6 thoughts on “The Insanity of Peace

  1. The solution is simple.

    Allow only the brightest, most ethical, and most perfectly formed to produce children.

    Sad, and unlikely to ever happen.

    But it is the only solution.

    • Those kind of restrictions for birthing would probably leave us with only a couple of people. How would that work?

  2. Tell me, why do you have a blog? Do you seek to educate people, do you like to put your thoughts into print, or do you have a deeper reason? You make a lot of sense, but I am just curious as I truly believe that celebrity is overrated and anonymity is underrated. I rarely post my opinions on the web, but you have sparked my interest.

    • You ask good questions. I doubt any of us know the real reasons behind our actions. Possibly we can only guess at them. Many great thinkers believe the real motivation for an act lies beyond conciousness.

      I know I despise hypocrisy, and lies — and these are widespread and have done, and do, great damage. Many things are covered up that shouldn’t be. I believe even harmful truths are better than lies.
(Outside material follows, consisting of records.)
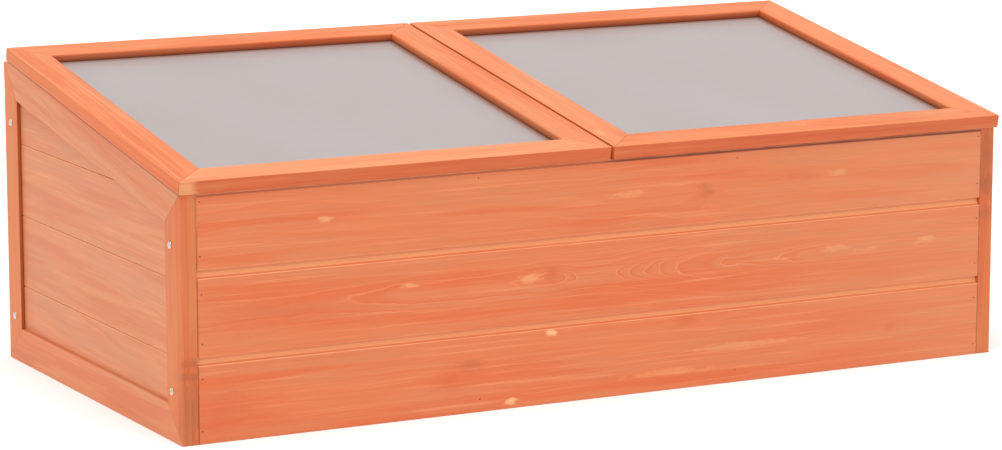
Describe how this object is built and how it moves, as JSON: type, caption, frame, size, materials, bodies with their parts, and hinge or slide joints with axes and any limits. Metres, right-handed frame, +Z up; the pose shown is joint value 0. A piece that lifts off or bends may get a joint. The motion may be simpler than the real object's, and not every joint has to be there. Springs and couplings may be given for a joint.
{
  "type": "cold frame",
  "caption": "Low wooden growing box with an open bottom, a rim that slopes to the front, and side-by-side twin-wall glazed lids hinged along its high back.",
  "frame": {"origin": "centre of the object's bounding box in plan, on the ground it stands on", "axes": "+X along the long side, to the right seen from the low front; +Y from the low front to the hinged back; +Z up"},
  "size_m": [1.1, 0.555, 0.39],
  "materials": {
    "board_fir": "orange-brown stain, planed, satin",
    "frame_fir": "orange-brown stain, planed, satin",
    "batten_fir": "orange-brown stain, sawn, matte",
    "lid_fir": "orange-brown stain, planed, satin",
    "twin_wall_sheet": "translucent twin-wall sheet, satin gloss",
    "zinc_screw": "bright zinc plate",
    "zinc_hinge": "zinc plate, slightly dull"
  },
  "bodies": {
    "box": {"back_board_1": "board_fir", "back_board_2": "board_fir", "back_board_3": "board_fir", "back_board_4": "board_fir", "back_hinge_rail": "batten_fir", "back_left_end_batten": "batten_fir", "back_left_mid_batten": "batten_fir", "back_right_end_batten": "batten_fir", "back_right_mid_batten": "batten_fir", "front_board_1": "board_fir", "front_board_2": "board_fir", "front_board_3": "board_fir", "front_left_end_batten": "batten_fir", "front_left_mid_batten": "batten_fir", "front_right_end_batten": "batten_fir", "front_right_mid_batten": "batten_fir", "left_board_1": "board_fir", "left_board_2": "board_fir", "left_board_3": "board_fir", "left_board_4": "board_fir", "left_bottom_rail": "frame_fir", "left_front_lower_screw": "zinc_screw", "left_front_stile": "frame_fir", "left_front_upper_screw": "zinc_screw", "left_lid_left_hinge_fixed_leaf_and_pin": "zinc_hinge", "left_lid_right_hinge_fixed_leaf_and_pin": "zinc_hinge", "left_rear_lower_screw": "zinc_screw", "left_rear_stile": "frame_fir", "left_rear_upper_screw": "zinc_screw", "left_top_rail": "frame_fir", "right_board_1": "board_fir", "right_board_2": "board_fir", "right_board_3": "board_fir", "right_board_4": "board_fir", "right_bottom_rail": "frame_fir", "right_front_lower_screw": "zinc_screw", "right_front_stile": "frame_fir", "right_front_upper_screw": "zinc_screw", "right_lid_left_hinge_fixed_leaf_and_pin": "zinc_hinge", "right_lid_right_hinge_fixed_leaf_and_pin": "zinc_hinge", "right_rear_lower_screw": "zinc_screw", "right_rear_stile": "frame_fir", "right_rear_upper_screw": "zinc_screw", "right_top_rail": "frame_fir"},
    "left_lid": {"left_lid_front_rail": "lid_fir", "left_lid_glazing": "twin_wall_sheet", "left_lid_left_hinge_lid_leaf": "zinc_hinge", "left_lid_left_stile": "lid_fir", "left_lid_rear_rail": "lid_fir", "left_lid_right_hinge_lid_leaf": "zinc_hinge", "left_lid_right_stile": "lid_fir"},
    "right_lid": {"right_lid_front_rail": "lid_fir", "right_lid_glazing": "twin_wall_sheet", "right_lid_left_hinge_lid_leaf": "zinc_hinge", "right_lid_left_stile": "lid_fir", "right_lid_rear_rail": "lid_fir", "right_lid_right_hinge_lid_leaf": "zinc_hinge", "right_lid_right_stile": "lid_fir"}
  },
  "joints": [
    {"name": "left_lid_hinge", "type": "hinge", "parent": "box", "child": "left_lid", "pos_m": [-0.276, 0.2657, 0.3738], "axis": [-1, 0, 0], "range_deg": [0, 110]},
    {"name": "right_lid_hinge", "type": "hinge", "parent": "box", "child": "right_lid", "pos_m": [0.276, 0.2657, 0.3738], "axis": [-1, 0, 0], "range_deg": [0, 110]}
  ]
}
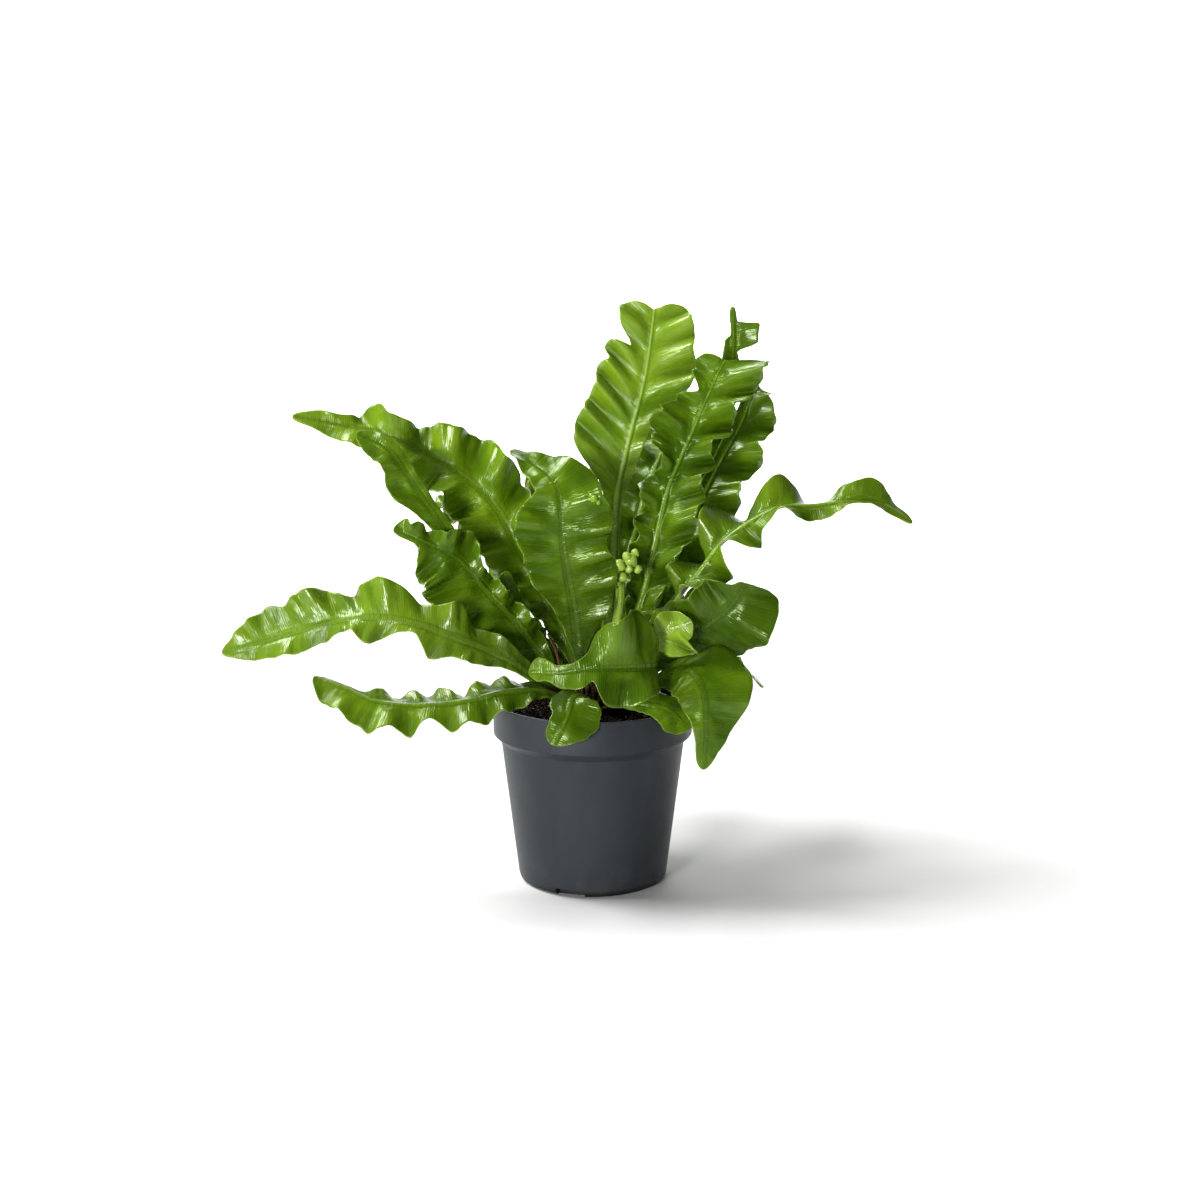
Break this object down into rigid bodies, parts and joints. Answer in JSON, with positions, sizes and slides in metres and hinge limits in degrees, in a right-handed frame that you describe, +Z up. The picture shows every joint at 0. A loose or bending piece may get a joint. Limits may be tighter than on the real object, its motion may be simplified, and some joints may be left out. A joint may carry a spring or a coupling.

      I guess part of it is the hope that people will take a fresh look at things. I also like, as you have noted, putting my thoughts into print even though they are unlikely to have much impact. Generally speaking people want to hear what they already believe and most are not open to ideas that conflict with those beliefs. It seems illusion is anathema to most — reality hurts.

      I don’t really know what you mean about celebrity. That has no place here:)

      Let me leave off with a quote I always liked from the English philosopher Herbert Spencer. It’s in older-style English but the drift his clear. I trust this goes some way to answering what you ask:

      ‘Whoever hesitates to utter that which he thinks the highest truth, lest it should be too much in advance of the time, may reassure himself by looking at his acts from an impersonal point of view.

      Let him remember that opinion is the agency through which character adapts external arrangements to itself, and that his opinion rightly forms part of this agency — is a unit of force constituting, with other such units, the general power which works out social changes; and he will perceive that he may properly give utterance to his innermost conviction; leaving it to produce what effect it may.

      It is not for nothing that he has in him these sympathies with some principles and repugnance to others. He, with all his capacities, and aspirations, and beliefs, is not an accident but a product of the time. While he is a descendant of the past he is a parent of the future; and his thoughts are as children born to him, which he may not carelessly let die.

      Like every other man he may properly consider himself as one of the myriad agencies through whom works the Unknown Cause; and when the Unknown Cause produces in him a certain belief, he is thereby authorized to profess and act out that belief…Not as adventitious therefore will the wise man regard the faith that is in him.

      The highest truth he sees he will fearlessly utter; knowing that, let what may come of it, he is playing his right part in the world, knowing that if he can effect the change he aims at–well; if not–well also; though not so well.’